George Galloway has every right to a personal opinion on the question of abortion. However, given the lack of any Respect policy on the issue, and the failure of the SWP members who were Respect candidates to publicly put their own opinion on the issue (they claim to support, in our opinion correctly, a woman’s right to choose when and whether to have children) the effect of George Galloway expressing his personal opinion was to give the impression that Respect opposes abortion in all circumstances. While this may have increased Respect’s vote amongst a section of Muslim voters, it will have also repelled many women that Respect should have been aiming to attract.
The vote-winning strategy adopted by Respect is potentially very dangerous. The Socialist Party has long argued that New Labour today is another party of big-business, no different in essence to the Tories and the Liberal Democrats. We campaign for the building of a new party – that brings together forces such as socialists, trade unionists and the anti-war movement – and puts forward a socialist programme. The recent decision of the FBU to stop funding New Labour shows the potential for trade unionists to begin building such a party. A formation led by George Galloway, particularly if it had been launched from the platform of 15 February, when two million marched against the war, could have been an important step in the direction of such a party.
However, Respect, formed after the high point of the anti-war movement, has so far not brought a new workers’ party any closer. At the founding convention of Respect, Lindsey German of the SWP argued that the Socialist Alliance had failed because it was too explicitly socialist and that Respect would succeed for the converse reason. This argument was mistaken, as the Socialist Party was able to demonstrate in the Euro election in Dublin, Ireland - where Joe Higgins received 5.5% of the first preference vote on a socialist programme. We were able to do the same in Coventry where we contested fourteen council seats and received an average of 16%.
In fact, far from broadening Respect’s appeal, its leadership’s approach narrowed it. A new mass left formation cannot be built on one issue, or by appealing to just one section of the population. While Respect’s formal programme did include demands against NHS privatisation, tuition fees and on other issues, the material they put out in the election concentrated almost exclusively on the occupation of Iraq.
Iraq was undoubtedly a key issue in this election, but for the majority of working-class voters it was not the only issue. Rather Blair’s lies to justify the brutal war on Iraq acted as a lightening rod for all the other crimes of New Labour. Important sections of working people, who could have been attracted to a new left alternative which both fought against the occupation of Iraq and on other issues like tuition fees, privatisation and cuts, were simply not touched by Respect’s approach. In most areas, outside of their increased support in some Muslim communities, their vote was even lower than the high water mark of Respect’s predecessor organisation, the Socialist Alliance.

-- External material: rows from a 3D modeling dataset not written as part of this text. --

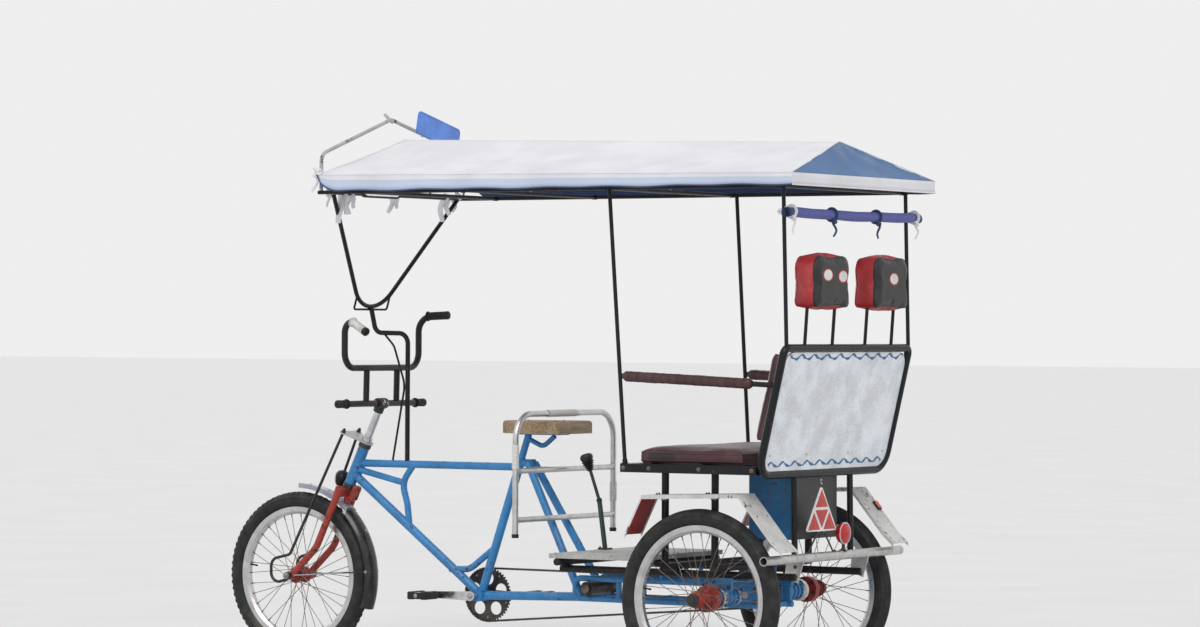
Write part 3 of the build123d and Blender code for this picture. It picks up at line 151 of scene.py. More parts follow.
def maths(tree, kind, first, second=0.0):
    node = tree.nodes.new("ShaderNodeMath")
    node.operation = kind
    feed(tree, node.inputs[0], first)
    feed(tree, node.inputs[1], second)
    return node.outputs[0]


def blended(tree, mask, first, second):
    node = tree.nodes.new("ShaderNodeMix")
    node.data_type = "RGBA"
    feed(tree, node.inputs[0], mask)
    feed(tree, node.inputs[6], first)
    feed(tree, node.inputs[7], second)
    return node.outputs[2]


def part_of(tree, vector, axis):
    node = tree.nodes.new("ShaderNodeSeparateXYZ")
    feed(tree, node.inputs[0], vector)
    return node.outputs[axis]


def normal_of(tree):
    return tree.nodes.new("ShaderNodeNewGeometry").outputs["Normal"]


def beyond(axis, low, high, source=place_of):
    """A mask that goes from 0 to 1 between low and high of a place's, or a normal's, x, y or z."""
    return lambda tree: spread(tree, part_of(tree, source(tree), axis), low, high)


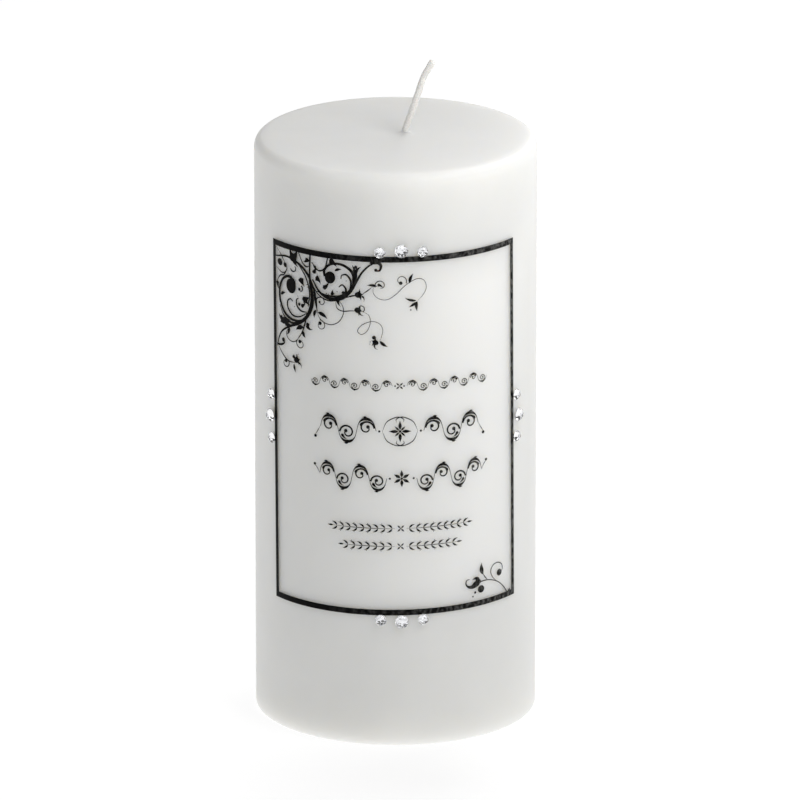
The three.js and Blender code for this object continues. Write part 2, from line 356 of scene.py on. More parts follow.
def wax_surface():
    """Smooth cast paraffin: faint clouds in its depth, fine grain and a soft low gloss."""
    wax = Surface("wax_paraffin")
    cloud = wax.noise(22 * MM, detail=3)
    grain = wax.noise(0.7 * MM, detail=2)
    # The wax is painted paler on the lit side under the film, a painted sheen for the film's gloss,
    # and towards the right of the top, a painted highlight.
    height = wax.axis("Z")
    upright = wax.combine(wax.between(height, *SHEEN_PAINT_FOOT), wax.between(height, *SHEEN_PAINT_HEAD))
    front = wax.combine(wax.between(wax.axis("X"), *SHEEN_PAINT_ACROSS),
                        wax.between(wax.axis("Y"), *SHEEN_PAINT_FRONT))
    crown = wax.combine(wax.between(height, *PAINTED_TOP_LIGHT_HEIGHT),
                        wax.between(wax.axis("X"), *PAINTED_TOP_LIGHT_ACROSS))
    painted_light_mask = wax.combine(wax.combine(upright, front), crown, "ADD")
    # Painted light: the wax's colour is mixed towards the paler one where the painted sheen and
    # highlight fall.
    painted_light_mix = wax.nodes.new("ShaderNodeMix")
    painted_light_mix.data_type = "RGBA"
    wax.links.new(painted_light_mask, painted_light_mix.inputs[0])
    wax.links.new(wax.ramp(cloud, [(0.3, (0.752, 0.754, 0.742)), (0.7, (0.784, 0.785, 0.772))]),
                  painted_light_mix.inputs[6])
    painted_light_mix.inputs[7].default_value = SHEEN_PAINT_WAX
    wax.plug(painted_light_mix.outputs[2], "Base Color")
    wax.plug(wax.ramp(wax.noise(6 * MM, detail=4), [(0.3, 0.42), (0.7, 0.54)]), "Roughness")
    wax.bump([(grain, 0.35), (wax.noise(5 * MM), 1.0)], distance=0.03 * MM, strength=0.5)
    wax.set("Specular IOR Level", 0.04)
    wax.plug(wax.ramp(cloud, [(0.3, 0.06), (0.7, 0.10)]), "Coat Weight")
    wax.set("Coat Roughness", 0.12)
    wax.set("Subsurface Weight", 1.0)
    wax.set("Subsurface Radius", (1.0, 0.95, 0.85))
    wax.set("Subsurface Scale", 10 * MM)
    return wax.material


def wick_surface():
    """Cotton stiffened with wax: off-white, flecked and matt."""
    cotton = Surface("wick_waxed_cotton")
    fleck = cotton.noise(0.35 * MM, detail=3)
    cotton.plug(cotton.ramp(fleck, [(0.3, (0.74, 0.73, 0.70)), (0.65, (0.90, 0.89, 0.87))]),
                "Base Color")
    cotton.plug(cotton.ramp(cotton.noise(1.5 * MM), [(0.3, 0.45), (0.7, 0.75)]), "Roughness")
    cotton.bump([(fleck, 1.0)], distance=0.06 * MM)
    cotton.set("Subsurface Weight", 0.4)
    cotton.set("Subsurface Radius", (1.0, 0.9, 0.8))
    cotton.set("Subsurface Scale", 0.6 * MM)
    return cotton.material


def film_surface():
    """Clear film: almost only what lies behind it shows."""
    film = Surface("film_clear_polyester")
    film.plug(film.ramp(film.noise(14 * MM), [(0.3, (0.72, 0.72, 0.71)), (0.7, (0.78, 0.78, 0.77))]),
              "Base Color")
    film.plug(film.ramp(film.noise(9 * MM, detail=4), [(0.3, 0.20), (0.7, 0.30)]), "Roughness")
    film.set("Alpha", 0.005)
    film.bump([(film.noise(26 * MM, detail=1), 1.0)], 0.05 * MM, 0.4)
    return film.material


def ink_surface():
    """Black toner: dense, with grey streaks of wear that are painted denser towards the lit right as a
    painted sheen, nearly matt.
    """
    ink = Surface("ink_black_toner")
    streak = ink.noise(0.8 * MM, detail=4, stretch=(1.0, 1.0, 0.6), roughness=0.7)
    patch = ink.noise(6 * MM, detail=3)
    speck = ink.noise(0.30 * MM, detail=3, roughness=0.7)
    # Painted sheen: more of the grey streaks show towards the lit right.
    wear_and_sheen = ink.combine(ink.between(ink.axis("X"), *INK_WEAR_AND_SHEEN),
                       ink.ramp(streak, [(0.44, 0.0), (0.62, 1.0)]))
    ink.plug(ink.ramp(wear_and_sheen, [(0.0, (0.0006, 0.0006, 0.0006)), (1.0, (0.115, 0.115, 0.11))]),
             "Base Color")
    ink.plug(ink.ramp(patch, [(0.35, 0.26), (0.65, 0.42)]), "Roughness")
    ink.bump([(streak, 1.0), (speck, 0.7)], distance=0.06 * MM)
    ink.set("Specular IOR Level", 0.04)
    return ink.material


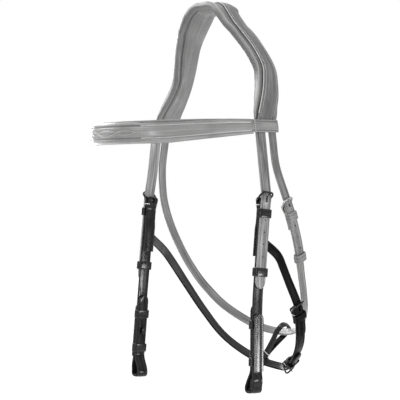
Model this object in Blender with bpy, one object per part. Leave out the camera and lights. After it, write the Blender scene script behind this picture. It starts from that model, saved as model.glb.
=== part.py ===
"""Bitless bridle with hackamore cheekpieces, as worn. Metres, +Z up, the horse faces -Y.

The origin is on the underside of the crown pad, where it rests on the horse's poll.
Left is the horse's left, +X.
"""

import math

import bmesh
import bpy
import numpy as np

# Clearances, edges and the overrun of every cut
SEAT_GAP = 0.0003
EDGE_ROUND = 0.0006
CUT_OVERRUN = 0.003
STATION_STEP = 0.009
CROWN_STEP = 0.007

# Crown: a padded headpiece that rises from the browband to the poll and sweeps back behind the ears
CROWN_DROP = 0.1406
CROWN_SPREAD = 0.0926
CROWN_SWEEP = 0.0157
CROWN_WIDTH = 0.044
CROWN_STRAP_THICK = 0.0026
CROWN_PAD_THICK = 0.007
CROWN_PAD_END_THICK = 0.0032
CROWN_PAD_END_RISE = 0.0024
CROWN_ROLL_RISE = 0.0022
POLL_FLAT = 0.005
POLL_STRAIGHT = 0.012

# Browband: a flat strap with a loop at each end, and a padded front with two sewn channels
BROWBAND_BELOW_CROWN = 0.0009
BROWBAND_HEIGHT = 0.0145
BROWBAND_THICK = 0.0022
BROWBAND_REACH = 0.137
BROWBAND_DIP = 0.0027
BROWBAND_LOOP_PLAY = 0.001
BROWBAND_LOOP_END_PLAY = 0.0009
BROWBAND_CORNER = 0.0023
BROWBAND_LAP = 0.021
BROWBAND_FRONT_HEIGHT = 0.0262
BROWBAND_FRONT_END_HEIGHT = 0.0165
BROWBAND_FRONT_THICK = 0.0052
BROWBAND_FRONT_SET_BACK = 0.004

# Cheek billets, which are the split ends of the crown strap
BILLET_THICK = 0.0025
BILLET_TOP_OUTSIDE_CROWN = 0.0031
BILLET_TOP_Y = -0.0116
BILLET_KNEE_OUTSIDE_TOP = 0.0074
BILLET_KNEE_Y = -0.0121
BILLET_KNEE_BELOW_BROWBAND = 0.0485
BILLET_TIP = 0.0125

# Hackamore cheekpieces: the buckle bar below the browband, then the cheek line below the bar
CHEEK_WIDTH = 0.0145
CHEEK_THICK = 0.0026
CHEEK_BAR_OUTSIDE_KNEE = 0.0029
CHEEK_BAR_Y = -0.014
CHEEK_BAR_BELOW_BROWBAND = 0.0865
CHEEK_BEND_OUTSIDE_BAR = 0.001
CHEEK_BEND_Y = -0.0255
CHEEK_BEND_BELOW_BAR = 0.116
CHEEK_END_OUTSIDE_BEND = 0.0055
CHEEK_END_Y = -0.031
CHEEK_END_BELOW_BAR = 0.219
CHEEK_BEND_EASE = 0.016
FOLD_NECK = 0.010
JAW_ROOT_THICK = 0.0009
JAW_ROOT_ROOM = 0.014
LOOP_DEPTH = 0.0145
LOOP_CORNER = 0.004
TAIL_TIP = 0.010
PANEL_THICK = 0.002
PANEL_TIP = 0.008
UPPER_KEEPER_BELOW_BAR = 0.0145
KEEPER_HEIGHT = 0.010
KEEPER_THICK = 0.0015
KEEPER_CORNER = 0.0012
STUD_HEAD_LENGTH = 0.009
STUD_HEAD_WIDTH = 0.0042
STUD_HEAD_THICK = 0.0016
STUD_NECK_RADIUS = 0.0012
STUD_NECK_LENGTH = 0.0018

# Buckles and runners, then the cheek buckles' own sizes
FRAME_PLAY = 0.0004
FRAME_TILT = math.radians(44)
PRONG_ROOM = 0.0006
PRONG_LIFT = math.radians(12)
RUNNER_PLAY = 0.0005
CHEEK_WIRE = 0.0012
CHEEK_FRAME_LENGTH = 0.0133
CHEEK_PRONG = 0.0009

# Throat latch: a long strap from the horse's right to a buckle on the left. Its lowest place keeps
# these distances from the jaw strap's lowest place, which it is tied to.
THROAT_WIDTH = 0.011
THROAT_THICK = 0.0023
THROAT_OUTSIDE_BILLET = 0.00137
THROAT_TOP_Y = 0.0055
THROAT_BEHIND_JAW = 0.0023
THROAT_ABOVE_JAW = 0.0427
THROAT_BAR_BELOW_TOP = 0.0955
THROAT_BILLET_BELOW_BAR = 0.073
THROAT_FOLD_BACK = 0.028
THROAT_KEEPER_BELOW_BAR = 0.0125
THROAT_RUNNER_BELOW_BAR = 0.065
THROAT_WIRE = 0.0011
THROAT_FRAME_LENGTH = 0.0115
THROAT_PRONG = 0.0008

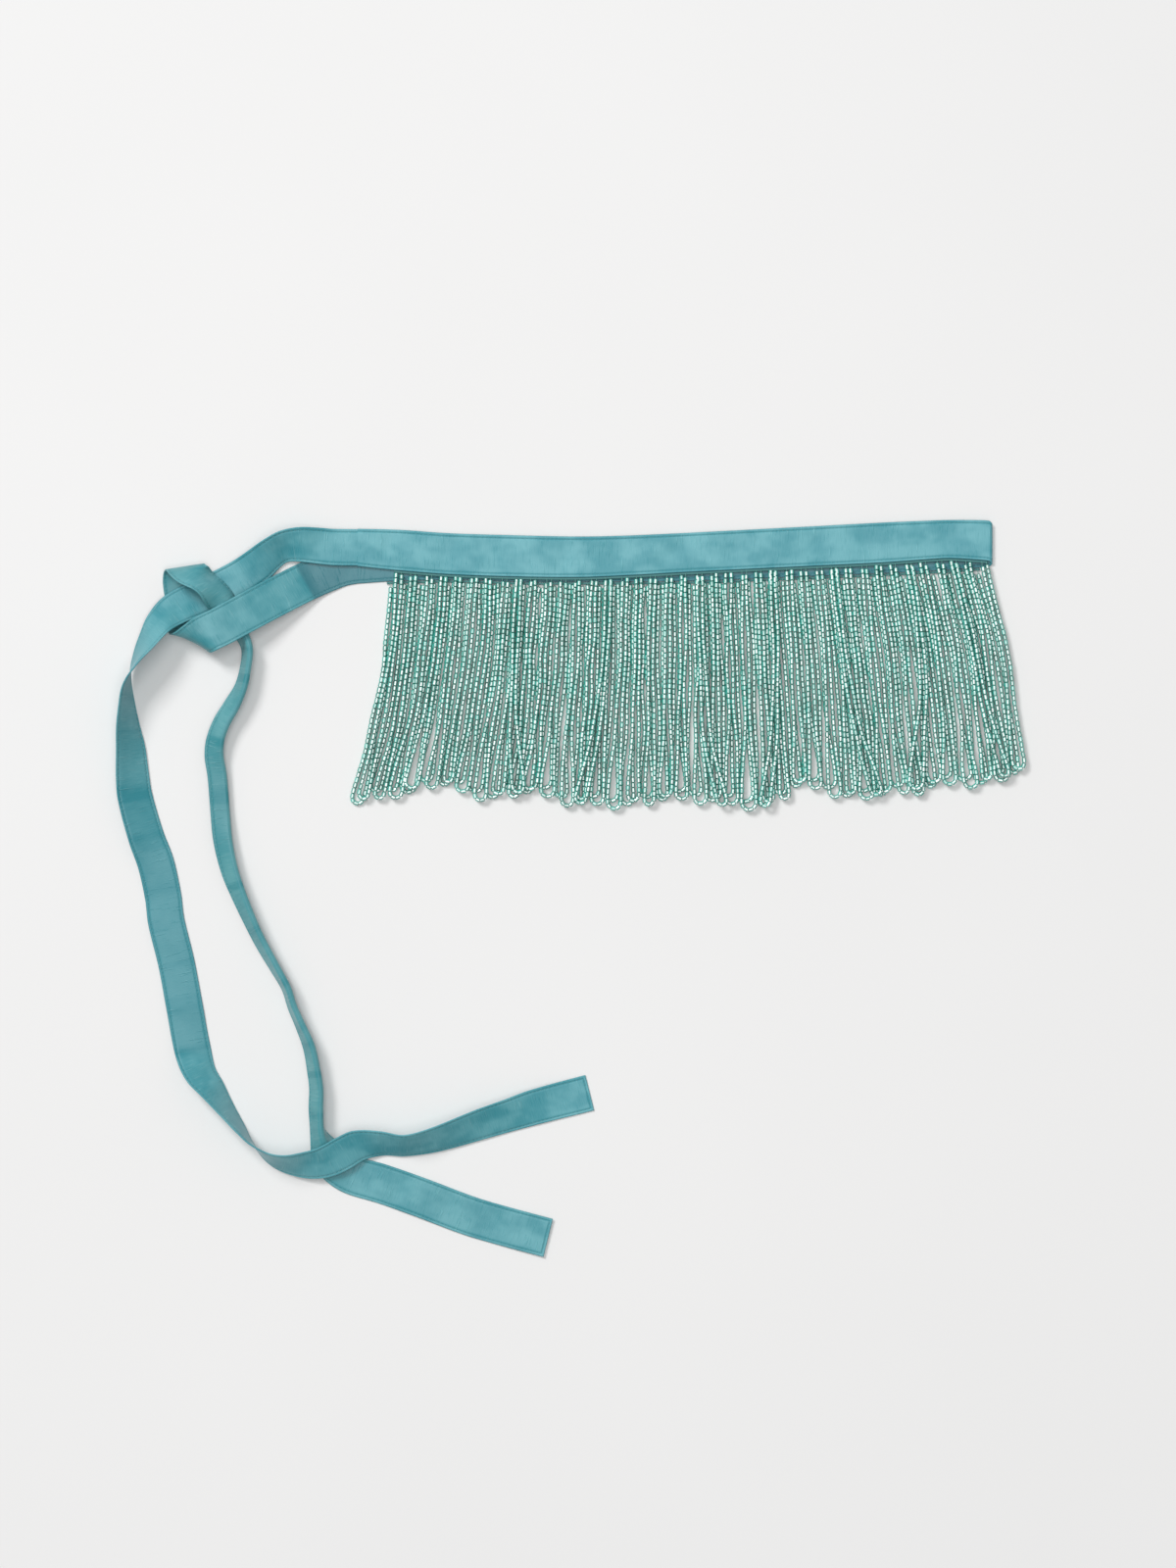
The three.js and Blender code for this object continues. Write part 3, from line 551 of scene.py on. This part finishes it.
BACK_TIE_FOLDS = [                      # along, across, slant, length, breadth, height
    (30, 2, 20, 9, 5, 0.3), (55, -3, -15, 9, 6, 0.3), (85, 3, 12, 10, 6, 0.4), (205, -3, 20, 9, 5, 0.3),
    (222, 4, -25, 9, 5, 0.3), (262, -6, 10, 6, 6, 0.25), (300, 6, -12, 5, 8, 0.25), (350, -7, 14, 5, 8, 0.25),
    (395, 7, -10, 5, 9, 0.25), (440, -7, 12, 5, 9, 0.3), (490, 7, -14, 5, 8, 0.25), (530, -7, 10, 5, 8, 0.25),
    (640, 2, 18, 10, 6, 0.45), (672, -3, -16, 9, 6, 0.4), (702, 3, 12, 10, 7, 0.4), (728, -2, -10, 9, 7, 0.35),
]

satin_tie_back = satin("back_tie_satin", (0.112, 0.340, 0.365), (0.092, 0.345, 0.395))

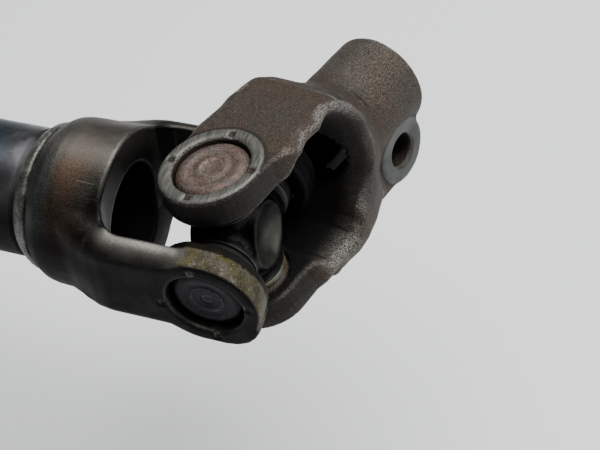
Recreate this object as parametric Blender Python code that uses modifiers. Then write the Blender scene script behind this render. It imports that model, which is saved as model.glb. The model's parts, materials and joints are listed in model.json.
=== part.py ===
"""Sliding universal joint shaft: a splined slide shaft, a tube with a welded fork,
a cross on four needle bearing cups, and a clamp yoke.  Lengths are in millimetres
and become metres through MM.  +X runs along the shaft from its free end to the joint."""
from math import cos, pi, radians, sin

import bmesh
import bpy

MM = 0.001

# Driving dimensions ---------------------------------------------------------
GAP = 0.3                 # clearance that touching pieces keep
JOINT_X = 225.0           # shaft end face to the centre of the cross
CROSS_TILT = -12.0        # cross about the fork pin, as the joint rests
YOKE_BEND = 69.8          # clamp yoke about its own pin, as the joint rests

CUP_R = 8.0               # bearing cups, 16 mm across
CUP_WALL = 1.2
CUP_END = 19.1            # closed end of each cup from the cross centre
CUP_MOUTH = 12.0
TRUNNION_R = 4.8
TRUNNION_END = 16.9
BOSS_R = 7.6              # round boss in the middle of the cross
NEEDLES = 20

TUBE_R = 14.75
TUBE_BORE_R = 11.6
TUBE_LENGTH = 120.0
TUBE_END_X = JOINT_X - 45.2
TUBE_START_X = TUBE_END_X - TUBE_LENGTH
BEAD_W = 3.7                # weld between the tube and the fork

FORK_EAR_END_R = 11.7
FORK_EAR_OUT = 20.8       # outer faces of the fork ears from the axis
FORK_EAR_IN = 13.9
FORK_ARM_IN = 16.2        # the arms are thinner than the ears
FORK_BODY_R = 19.0
FORK_BORE_R = 11.2
SADDLE_DEPTH = 24.0       # how far behind the cross the saddle is cut
SADDLE_FILLET = 5.0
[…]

If Respect follows the same strategy in future elections it could foster dangerous divisions within the working class between Muslim and other communities. If Respect gains by being seen as a Muslim party, which does not address the needs of other sections of the working class, it could push other sections of the working class away and reinforce racist and divisive ideas. By contrast a sizeable new workers’ party which both campaigned in a class way on both the general issues and against racism and Islamaphobia could begin to cut across racism and prejudice.
However, it is not clear what Respect’s future will be, or even if it’s leaders see it as a permanent formation. George Galloway has mistakenly raised the prospect of Respect possibly playing a part in a process of "reclaiming" the Labour Party and has called for the trade unions to play a "central role" in this process, indicating that he may see Respect as a temporary means to try and push New Labour left.
’Not as left wing as you think’
And while George has undoubtedly taken a principled stand on the war, he is, on a whole number of issues, in his own words, "not as left wing as you think". This is demonstrated graphically in his recent autobiography where he describes both Tony Benn’s Labour leadership challenge in 1981 and the heroic struggle of Liverpool City council 1983 - 1987 as ‘ultra-left’. He also argues that MPs should be paid twice as much as their existing salaries of £47,000 per year, plus expenses. While we disagree with George on these and other issues, this does not mean we opposed taking part in an electoral formation with him. On the contrary, we would have been happy to do so in the case of Respect, provided it was based on appealing to broad layers of trade unionists, anti-capitalists and the anti-war movement, and had a democratic structure which allowed open and honest discussion with the freedom for ourselves and others to argue for our own programme. Unfortunately, this is not the road Respect seems to be on. Unless Respect changes direction, it will not play a positive role on the journey to a new workers’ party.